I’m currently taking the Machine Learning in Python course which is a 40 hour video course. About 30% of that is in R tho so I’m skipping that for now as it’s basically all the Python exercises in R.
I’ve sent off an email asking the instructors if it’s ok that I share some of their examples in videos. I don’t wish to reveal any content against their wishes.
In the meantime, until I hear back from them, I can give a brief overview of some things.
Simple Linear Regression
What is it?
– It’s a regression (not classification) algorithm by in which you have a dataset of 1 independent variable (x) with actual results (y). Based on that dataset, you split it out into a training (usually about 80%) and test set (usually 20% the size of the full dataset).
– It’s based on y = b0 + b1x1 where you have only that one independent x1 variable
– You can use the Python Linear regression classes to create your regressor model based on the training set. From there you can run test sets against it to do predictions and match the predictions with the actual data from the test sets to check the performance of your model.
Multiple Linear Regression
What is it?
– It’s a regression (not classification) algorithm by in which you have a dataset of 1-many independent variables (x1, x2, x3, etc..) with the dependent variable results (y). Based on that dataset, you split it out into a training (usually about 80%) and test set (usually 20% the size of the full dataset).
– It’s based on y = b0 + b1x1 + b2x2 + … bNxN
– You can use techniques like Backwards Elimination, Forward Selection, BiDirectional Elimination, All In.
– “p-value” is a very important concept.
The p-value is the probobility that, if the NULL hypothesis is true, sampling variation would produce an estimate that is further away from the hypothesized value than our data estimate. The p-value tells us how likely it is to get a result like this if the null hypothesis is true.
The null hypothesis is simply that the treatment or change will have no effect on the outcome of the experiment. For this example, it would be that reducing the number of workouts would not affect time to achieve weight loss
The null hypothesis is the proposition that implies no effect or no relationship between phenomena or populations. Any observed difference would be due to sampling error (random chance) or experimental error.
– p-value < 0.05 means we have evidence of an effect. More than 0.05 means no evidence of an effect of null hypothesis.

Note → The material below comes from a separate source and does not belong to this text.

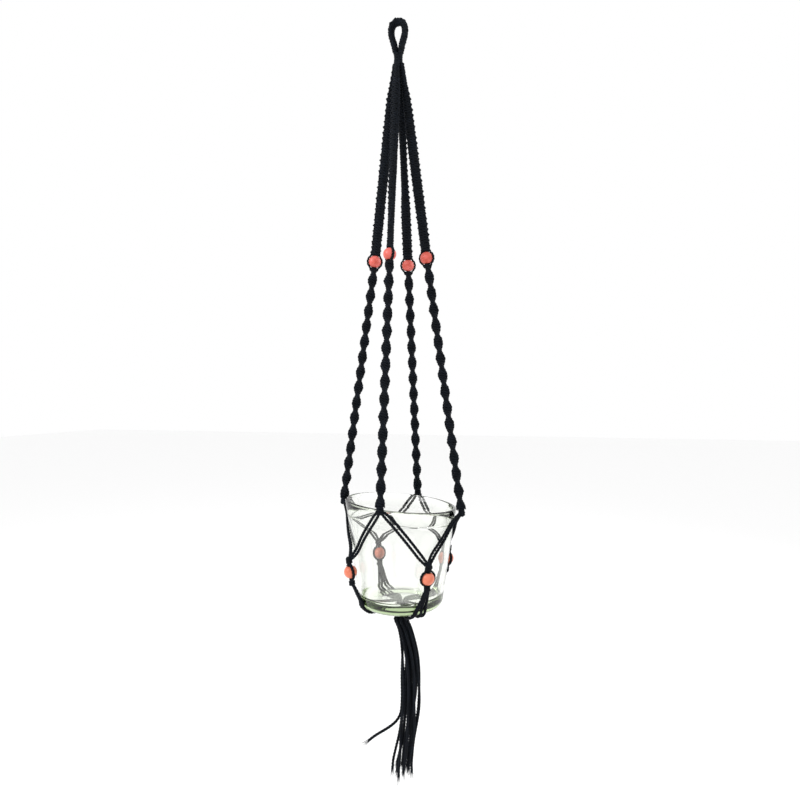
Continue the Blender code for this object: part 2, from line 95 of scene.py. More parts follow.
STRAND_PITCH = 2.95 * MM
STRANDS = 16
LOOSE_STRAND = 11

# How finely things are drawn: sides of a cord, facets round a bead, path points to a half knot, fibres.
CORD_SIDES = 12
BEAD_STEPS = 56
HALF_KNOT_POINTS = 24
FIBRES = 22
# How far down an arm the flat sinnet widens, and the cord's thickness where a spiral squeezes it.
DRAWN_IN_LENGTH = 36 * MM
SPIRAL_SQUEEZED = 1.55 * MM

# Each arm's bearing and how far its wide side has turned at its bead, in degrees, and how much lower
# than ARM_FOOT_Z it ends. Then how far an arm hangs in at its bead, and each corner's bearing.
ARMS = {"front": (-90, -43, 0), "left": (180, -62, 3 * MM),
        "back": (90, 18, 3 * MM), "right": (0, 85, 9 * MM)}
SLACK = {"front": 0, "left": 3.2 * MM, "back": 0, "right": 1.1 * MM}
CORNERS = {"front_left": -135, "front_right": -45, "back_right": 45, "back_left": 135}

# How far each flat sinnet's wide side has turned, in degrees, at shares of its length from the throat.
FLAT_TURNS = {
    "front": ((0, 0.6, 0.8, 0.9, 1), (0, -25, -47, -70, -45)),
    "left": ((0, 0.25, 0.5, 1), (0, -45, -65, -62)),
    "back": ((0, 0.25, 0.5, 0.64, 0.76, 1), (0, -25, -42, -30, 10, 18)),
    "right": ((0, 0.2, 0.4, 0.8, 1), (0, 60, 95, 98, 85)),
}
# Each spiral sinnet's turn in degrees at a distance under the middle of its bead, and its half turn's height.
SPIRALS = {"front": (18, 9.80 * MM, 15.35 * MM), "left": (108, 2.76 * MM, 14.85 * MM),
           "back": (18, 2.33 * MM, 15.75 * MM), "right": (108, 3.35 * MM, 15.40 * MM)}


# Settings that a user would change


def length_setting(name, description, default):
    """A length in metres."""
    return FloatProperty(name=name, description=description, default=default, subtype="DISTANCE")


def angle_setting(name, description, degrees):
    """An angle, kept in radians."""
    return FloatProperty(name=name, description=description, default=math.radians(degrees), subtype="ANGLE")


def number_setting(name, description, default):
    """A plain number."""
    return FloatProperty(name=name, description=description, default=default)


def color_setting(name, description, default):
    """A colour as sRGB hex."""
    return StringProperty(name=name, description=description + ", as sRGB hex", default=default)


class CordSettings(bpy.types.PropertyGroup):
    diameter: length_setting("Cord", "Thickness of the cord where it runs free", 2.6 * MM)
    squeezed: length_setting("Squeezed", "Thickness of the cord where a knot flattens it", 1.9 * MM)
    lay: length_setting("Lay", "Length of one full turn of the cord's three plies", 9.0 * MM)
    ply_depth: number_setting("Ply depth",
                              "How deep the grooves between the plies are, as a share of the radius", 0.2)
    step: length_setting("Step", "Length of cord between two rings of its mesh", 0.62 * MM)
    color: color_setting("Colour", "The dyed cotton's main colour", "#10151D")
    # The pale colour is partly fluff and partly a painted highlight on the plies' backs.
    pale: color_setting("Fluff and highlight colour", "The colour of fibres that stand proud", "#232B38")


class KnotSettings(bpy.types.PropertyGroup):
    square_knot: length_setting("Square knot", "Height of one square knot of a flat sinnet", 5.15 * MM)
    flat_width: length_setting("Flat width", "Width of a flat sinnet", 10.4 * MM)
    flat_thickness: length_setting("Flat thickness", "Thickness of a flat sinnet", 6.5 * MM)
    half_knot: length_setting("Half knot", "Height of one half knot of a spiral sinnet", 2.69 * MM)
    spiral_width: length_setting("Spiral width", "Widest measure of a spiral sinnet", 9.3 * MM)
    spiral_thickness: length_setting("Spiral thickness", "Thinnest measure of a spiral", 4.8 * MM)


class BeadSettings(bpy.types.PropertyGroup):
    diameter: length_setting("Bead", "Diameter of a bead", 12.0 * MM)
    bore: length_setting("Bore", "Diameter of the hole through a bead", 4.2 * MM)
    color: color_setting("Colour", "The upper beads' coral paint", "#DA685F")
    deep: color_setting("Deep colour", "The paint where it is thicker", "#C4503F")
    low_color: color_setting("Lower colour", "The lower beads' paint", "#DC7C60")
    low_deep: color_setting("Lower deep colour", "The lower beads' thicker paint", "#C66446")


class GlassSettings(bpy.types.PropertyGroup):
    wall: length_setting("Wall", "Thickness of the pot's wall", 3.0 * MM)
    floor: length_setting("Floor", "Thickness of the pot's base", 9.8 * MM)
    collar: length_setting("Collar", "Height of the thicker band under the rim", 13.0 * MM)
    slant: angle_setting("Rim slant", "How far the rim stands off level", 5.2)
    tint: color_setting("Tint", "What 70 mm of the glass lets through", "#BFD2A8")
    steps: IntProperty(name="Steps", description="Facets round the pot", default=96)


class StageSettings(bpy.types.PropertyGroup):
    bearing: angle_setting("View bearing", "Camera's bearing from the front arm", 18)
    distance: length_setting("Distance", "Camera's distance from the hanging line", 0.603)
    height: length_setting("Height", "Camera's height", -0.3477)
    lens: number_setting("Lens", "Focal length in millimetres on a 36 mm sensor", 28.575)
    shift: number_setting("Shift", "The camera's upward shift, as a share of the frame", -0.01)
    roll: number_setting("Roll", "How far the camera is turned about its view, in degrees", 0.3)
    key_power: number_setting("Key light", "Power of the main soft box in watts", 9.0)
    room: number_setting("Room light", "Strength of the white room", 1.0)
    clearance: length_setting("Floor clearance", "Height of the tassel over the floor", 0.10)


SETTINGS = {"planter_cord": CordSettings, "planter_knots": KnotSettings, "planter_beads": BeadSettings,
            "planter_glass": GlassSettings, "planter_stage": StageSettings}


# Materials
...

Start by saying the null hypothesis is TRUE (Helen defending herself in the video above). Take a sample and get a statistic.
With the sample, how likely it is to get a statistic like this (mean = 68.7g) if the null hypothesis is true. It is p-value = 0.18
0.18 is larger than 0.05 (significance value) so Helen's case is true and she's off the hook.
– There's different strategies for creating your model
– You can use the Python Linear regression classes to create your regressor model based on the training set. From there you can run test sets against it to do predictions and match the predictions with the actual data from the test sets to check the performance of your model.